5.2.1.4. 64B/66B Encoder and Transmitter State Machine (TX SM)

The 64B/66B encoder is used to achieve DC-balance and sufficient data transitions for clock recovery. It encodes 64-bit XGMII data and 8-bit XGMII control into 10GBASE-R 66-bit control or data blocks in accordance with Clause 49 of the IEEE802.3-2008 specification.

The 66-bit encoded data contains two overhead sync header bits that the receiver PCS uses for block synchronization and bit-error rate (BER) monitoring. The sync header is 01 for data blocks and 10 for control blocks. Sync headers are not scrambled and are used for block synchronization. (The sync headers 00 and 11 are not used, and generate an error if seen.) The remainder of the block contains the payload. The payload is scrambled and the sync header bypasses the scrambler.

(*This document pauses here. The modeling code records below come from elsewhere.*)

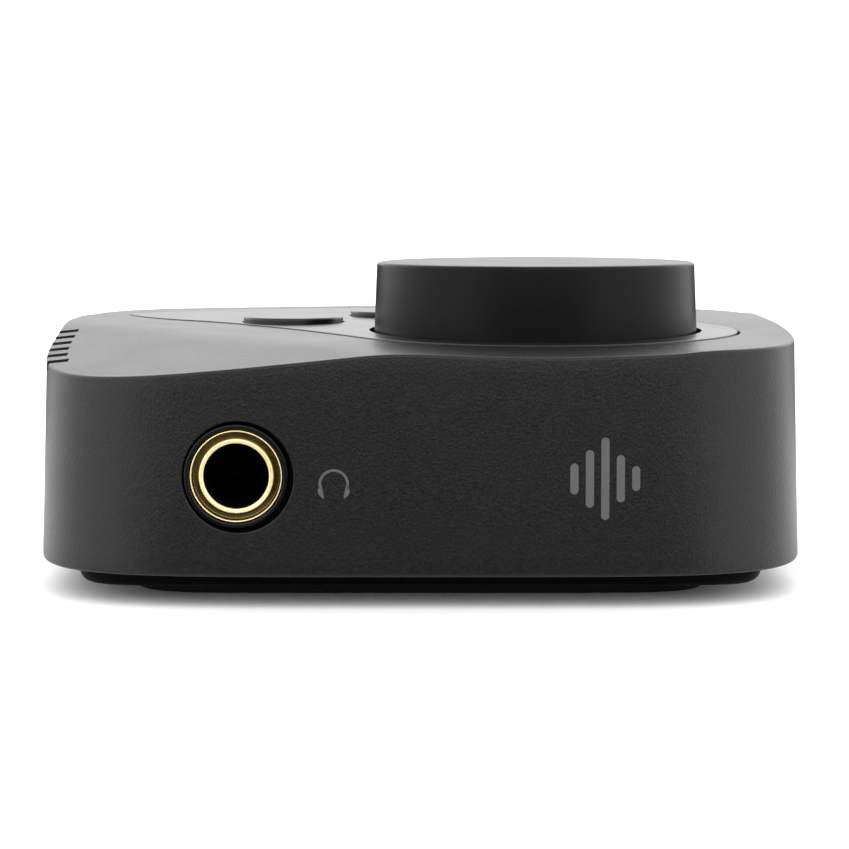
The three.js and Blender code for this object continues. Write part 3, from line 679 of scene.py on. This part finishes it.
def printed(name, side, areas=(), lines=(), material=None):
    """A printed mark on the front (-1) or rear (+1) wall, made of convex areas and of lines, which are
    (points, width, closed)."""
    def on_wall(p, lift):
        return (p[0], side * (wall_y(*p) + lift), BASE + p[1])
    parts = []
    for area in areas:
        parts.append(loft([[on_wall(p, lift) for p in area] for lift in (0.015, -0.05)]))
    for points, width, closed in lines:
        pairs = band(points + points[:2] if closed else points, width)
        if closed:
            pairs = pairs[1:-1]
        rings = [[on_wall(a, 0.015), on_wall(b, 0.015), on_wall(b, -0.05), on_wall(a, -0.05)] for a, b in pairs]
        parts.append(loft(rings, "ring" if closed else "caps"))
    return build(name, joined(*parts), material or PRINT, "case")


def arc(x, h, r, start, stop, steps=32):
    made = []
    for i in range(steps + 1):
        a = math.radians(start + (stop - start) * i / steps)
        made.append((x + r * math.cos(a), h + r * math.sin(a)))
    return made


# Headphones beside the headphone socket.
x, h = -8.4, 9.07
cups = [[(x + side * (1.29 + u), h + v) for u, v in
         ((-0.12, -0.05), (0.14, -0.1), (0.27, -0.7), (0.12, -1.05), (-0.28, -1.4), (-0.34, -1.25),
          (-0.2, -0.6))]
        for side in (-1, 1)]
printed("mark_headphones", -1, cups, [(arc(x, h, 1.36, -18, 198), 0.26, False)])
# Level bars at the right of the front.
lengths = (3.0, 5.6, 8.0, 4.6, 2.4)
bars = [rounded(17.9 + 1.5 * k, 9.6, 0.8, length, 0.4) for k, length in zip(range(-2, 3), lengths)]
printed("mark_levels", -1, bars)
# Rear: seen from behind, +X is at the left.
x, h = 16.5, 17.0
printed("mark_power", 1, [rounded(x, h + 0.4, 0.24, 1.0, 0.1)], [(arc(x, h, 0.74, 130, 410), 0.24, False)])
x, h = 16.45, 14.65
printed("mark_battery", 1, [rounded(x, h, 2.35, 0.8, 0.2), rounded(x - 1.66, h, 0.2, 0.6, 0.08)],
        [(rounded(x, h, 3.0, 1.45, 0.4), 0.17, True)])
leader = [(12.6, 17.05), (11.5, 17.05), (10.4, 17.05)] + arc(9.55, 16.15, 0.9, 90, 180, 12) + [(8.65, 15.1)]
printed("mark_leader", 1, (), [(leader, 0.18, False)])
h = 16.8
printed("mark_usb", 1, [rounded(USB_X, h, 1.9, 0.5, 0.24)], [(rounded(USB_X, h, 3.2, 1.4, 0.68), 0.2, True)])
x, h = -17.0, 16.6
printed("mark_input", 1, [[(x + 0.55, h), (x - 0.15, h + 0.45), (x - 0.15, h - 0.45)]],
        [([(x - 1.7, h), (x - 0.9, h), (x - 0.14, h)], 0.24, False),
         (arc(x + 1.1, h, 0.78, -140, 140), 0.24, False)])

# ---- Stage, light and camera ---------------------------------------------------------------------
mesh = bpy.data.meshes.new("floor")
size = 6
mesh.from_pydata([(-size, -size, 0), (size, -size, 0), (size, size, 0), (-size, size, 0)], [], [(0, 1, 2, 3)])
floor = bpy.data.objects.new("floor", mesh)
bpy.context.scene.collection.objects.link(floor)
floor.data.materials.append(finish("floor_pale", (0.93, 0.93, 0.93), 0.6, specular=0.1, grain=2, bump=0.0,
                                   spread=0.01, blotch=0.01))
floor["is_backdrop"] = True

# Dark cards in front of the object and behind it: only glossy surfaces see them.
card_finish = finish("card_black", (0.004, 0.004, 0.004), 0.9, specular=0.0, grain=2, bump=0.0)
for side in (-1, 1):
    near, far, tall = 0.046, 0.85, 0.10
    corners = [(-0.036, near, 0), (0.036, near, 0), (0.6, far, 0), (-0.6, far, 0), (0.6, far, tall),
               (-0.6, far, tall)]
    mesh = bpy.data.meshes.new("card")
    mesh.from_pydata([(x, side * y, 0.0005 + z) for x, y, z in corners], [], [(0, 1, 2, 3), (3, 2, 4, 5)])
    card = bpy.data.objects.new("card_front" if side < 0 else "card_rear", mesh)
    bpy.context.scene.collection.objects.link(card)
    card.data.materials.append(card_finish)
    card.visible_camera = card.visible_diffuse = card.visible_shadow = card.visible_transmission = False
    card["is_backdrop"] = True

# The studio round it: brightest a little above the horizon, softer overhead.
world = bpy.data.worlds.new("studio")
bpy.context.scene.world = world
world.use_nodes = True
nodes, links = world.node_tree.nodes, world.node_tree.links
heading = nodes.new("ShaderNodeTexCoord")
parts = nodes.new("ShaderNodeSeparateXYZ")
links.new(heading.outputs["Generated"], parts.inputs[0])
fade = nodes.new("ShaderNodeFloatCurve")
curve = fade.mapping.curves[0]
for at, value in ((0.0, 0.60), (0.22, 1.0), (0.5, 1.0), (1.0, 0.36)):
    if at in (0.0, 1.0):
        curve.points[0 if at == 0.0 else -1].location = (at, value)
    else:
        curve.points.new(at, value)
fade.mapping.update()
gain = nodes.new("ShaderNodeMath")
gain.operation = "MULTIPLY"
gain.inputs[1].default_value = 2.4
links.new(parts.outputs["Z"], fade.inputs["Value"])
links.new(fade.outputs[0], gain.inputs[0])
links.new(gain.outputs[0], nodes["Background"].inputs["Strength"])
nodes["Background"].inputs["Color"].default_value = (1, 1, 1, 1)

# The eye is where the photograph's was, as fitted to its front view, and the object is centred.
EYE_DISTANCE, EYE_HEIGHT, PITCH, TURNED, LENS = 0.3107, 38.9, 5.05, -0.081, 119.7
camera = bpy.data.cameras.new("camera")
camera.sensor_width = 36
camera.lens = LENS
eye = bpy.data.objects.new("camera", camera)
eye.location = (0, -EYE_DISTANCE, (BASE + EYE_HEIGHT) * MM)
eye.rotation_euler = (math.radians(90 - PITCH), 0, math.radians(TURNED))
bpy.context.scene.collection.objects.link(eye)
bpy.context.scene.camera = eye
bpy.context.scene.view_settings.view_transform = "Standard"

low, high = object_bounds()
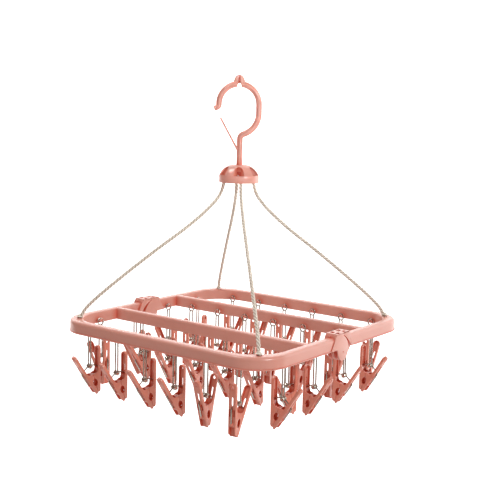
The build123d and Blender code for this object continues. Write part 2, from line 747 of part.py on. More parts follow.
def spring(clip):
    """The wire of one clip: eye over the peg, two wires down, coil and two arms."""
    up = Vector(0, 0, 1)
    width = 2 * wire_radius
    rim = eye_radius + wire_radius
    hang = Plane(origin=clip.eye, x_dir=clip.across, z_dir=clip.outward * -1)
    wire_top = eye_radius - 1.6 * wire_radius
    legs = clip.leg_plane(True)
    with BuildPart() as wire:
        # eye over the peg, and the two wires down to the coil
        with BuildSketch(hang.offset(-width / 2)):
            RegularPolygon(rim, 6, major_radius=False, rotation=0)
            RegularPolygon(rim - width, 6, major_radius=False, rotation=0, mode=Mode.SUBTRACT)
            for way in (-1, 1):
                Polygon(
                    (way * wire_spread - way * width / 2, -wire_top),
                    (way * wire_spread + way * width / 2, -wire_top),
                    (way * wire_spread + way * width / 2, coil_z - eye_z),
                    (way * wire_spread - way * width / 2, coil_z - eye_z),
                    align=None,
                )
        extrude(amount=width)
        # coil across the clip
        with BuildSketch(Plane(origin=clip.coil, x_dir=up, z_dir=clip.across)):
            RegularPolygon(coil_radius, 6)
        extrude(amount=wire_spread + wire_radius, both=True)
        # the two arms, out through the slots and down the backs of the jaws
        with BuildSketch(legs):
            for way in (-1, 1):
                knee = inside_back(leg_length - (slot_top + slot_foot) / 2 - 2, -wire_radius - arm_gap)
                end = inside_back(arm_foot, -wire_radius - arm_gap)
                Polygon(
                    (0, way * 0.1),
                    (-width / 2, way * width),
                    (knee[0] - width / 2, way * (knee[1] + wire_radius)),
                    (end[0], way * (end[1] + wire_radius)),
                    (end[0], way * (end[1] - wire_radius)),
                    (knee[0], way * (knee[1] - wire_radius)),
                    (width / 2, way * 0.1),
                    align=None,
                )
        extrude(amount=wire_radius, both=True)
    return wire.part


# Each hang group: name, its clips, and the way its slanted legs point.
rail_eye_y = rail_inner_y - ring_on_peg
bar_eye_y = bar_offset - bar_width / 2 - ring_on_peg
side_eye_x = rail_inner_x - ring_on_peg
groups = {
    "front_rail": [
        Clip(x, -rail_eye_y, (0, -1), turn) for x, turn in zip(row_x, (-13, -9, -13, -9))
    ] + [
        Clip(row_x[4], -rail_eye_y, (0, -1), 5, lean=1), Clip(row_x[5], -rail_eye_y, (0, 1), 7),
    ],
    "front_bar": [
        Clip(x, -bar_eye_y, (0, -1), turn) for x, turn in zip(row_x, (-5, 3, 7, -4, 5, -7))
    ],
    "rear_bar": [
        Clip(x, bar_eye_y, (0, 1), turn) for x, turn in zip(row_x, (4, -6, 2, 8, -3, 5))
    ],
    "rear_rail": [
        Clip(x, rail_eye_y, (0, 1), turn) for x, turn in zip(row_x, (-4, 5, -2, 6, -7, 3))
    ],
    "front_outer_side": [
        Clip(-side_eye_x, -side_peg_outer, (-1, 0), -5), Clip(side_eye_x, -side_peg_outer, (1, 0), 4),
    ],
    "front_inner_side": [
        Clip(-side_eye_x, -side_peg_inner, (-1, 0), 6), Clip(side_eye_x, -side_peg_inner, (1, 0), -3),
    ],
    "rear_inner_side": [
        Clip(-side_eye_x, side_peg_inner, (-1, 0), -3), Clip(side_eye_x, side_peg_inner, (1, 0), 5),
    ],
    "rear_outer_side": [
        Clip(-side_eye_x, side_peg_outer, (-1, 0), 4), Clip(side_eye_x, side_peg_outer, (1, 0), -4),
    ],
}

for group, clips in groups.items():
    springs = [spring(clip) for clip in clips]
    upright_legs = [leg(clip, upright=True) for clip in clips]
    with BuildPart() as wires:
        for piece in springs:
            add(piece)
    save(wires.part, group + "_springs")
    with BuildPart() as fixed:
        for piece in upright_legs:
            add(piece)
    save(fixed.part, group + "_fixed_jaws")
    for number, clip in enumerate(clips, start=1):
        save(leg(clip, upright=False), group + "_jaw_" + str(number))

print("nodes", len(written))
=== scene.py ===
import math

import bmesh
import bpy
from mathutils import Matrix, Vector
from mathutils.noise import noise
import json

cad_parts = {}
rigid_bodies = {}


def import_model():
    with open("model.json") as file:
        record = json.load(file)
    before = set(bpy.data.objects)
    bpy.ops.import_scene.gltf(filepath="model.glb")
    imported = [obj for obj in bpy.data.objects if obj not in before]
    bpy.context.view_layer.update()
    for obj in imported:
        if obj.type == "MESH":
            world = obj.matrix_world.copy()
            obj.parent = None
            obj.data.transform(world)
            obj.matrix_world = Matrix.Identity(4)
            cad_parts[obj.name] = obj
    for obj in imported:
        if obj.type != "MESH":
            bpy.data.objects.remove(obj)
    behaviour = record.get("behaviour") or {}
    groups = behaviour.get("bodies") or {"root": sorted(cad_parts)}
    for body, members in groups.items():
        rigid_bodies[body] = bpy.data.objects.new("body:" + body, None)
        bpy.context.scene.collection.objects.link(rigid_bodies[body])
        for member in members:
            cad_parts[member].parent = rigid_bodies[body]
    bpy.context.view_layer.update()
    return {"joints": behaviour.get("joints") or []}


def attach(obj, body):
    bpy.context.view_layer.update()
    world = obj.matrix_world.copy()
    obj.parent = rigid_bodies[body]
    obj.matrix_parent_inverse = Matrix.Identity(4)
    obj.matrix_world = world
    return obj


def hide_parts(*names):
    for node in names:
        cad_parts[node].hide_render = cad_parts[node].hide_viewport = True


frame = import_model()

# Sizes below are in millimetres and turned into metres by MM.
MM = 0.001

# ---------------------------------------------------------------- sizes
HALF = 210.0                # half the open frame, along X and along Y
FRAME_TOP = -381.0          # below the hook seat
RAIL_WIDTH = 15.3
RAIL_HEIGHT = 19.0
RAIL_FOOT = FRAME_TOP - RAIL_HEIGHT
RAIL_WALL = 2.0
TOP_WALL = 2.4
SHOULDER = 5.0
INNER_ROUNDING = 2.5
OUTER_CORNER = 57.0
INNER_CORNER = 56.0
INNER = HALF - RAIL_WIDTH
LIP = 1.0
LIP_HEIGHT = 1.4
BAR_WIDTH = 12.6
BAR_CENTRE = 78.1
ROPE_HOLE = (182.5, 4.4)    # place, the same along X and along Y, and radius

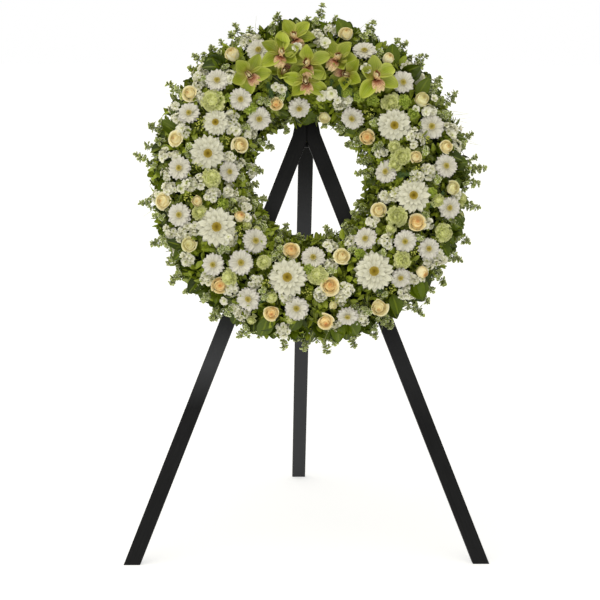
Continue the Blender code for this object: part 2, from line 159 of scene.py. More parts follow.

The encoder block also has a state machine (TX SM) designed in accordance with the IEEE802.3-2008 specification. The TX SM ensures valid packet construction on data sent from the MAC layer. It also performs functions such as transmitting local faults under reset, as well as transmitting error codes when the 10GBASE-R PCS rules are violated.

Note: The 64B/66B encoder is available to implement the 10GBASE-R protocol.
Figure 241.  Example Data Pattern for 64B/66B Encoding

64B/66B Encoder Reset Condition

The tx_digitalreset signal resets the 64B/66B encoder. During the reset condition, the 64B/66B encoder does not output any signal in contrast with the 8B/10B encoder.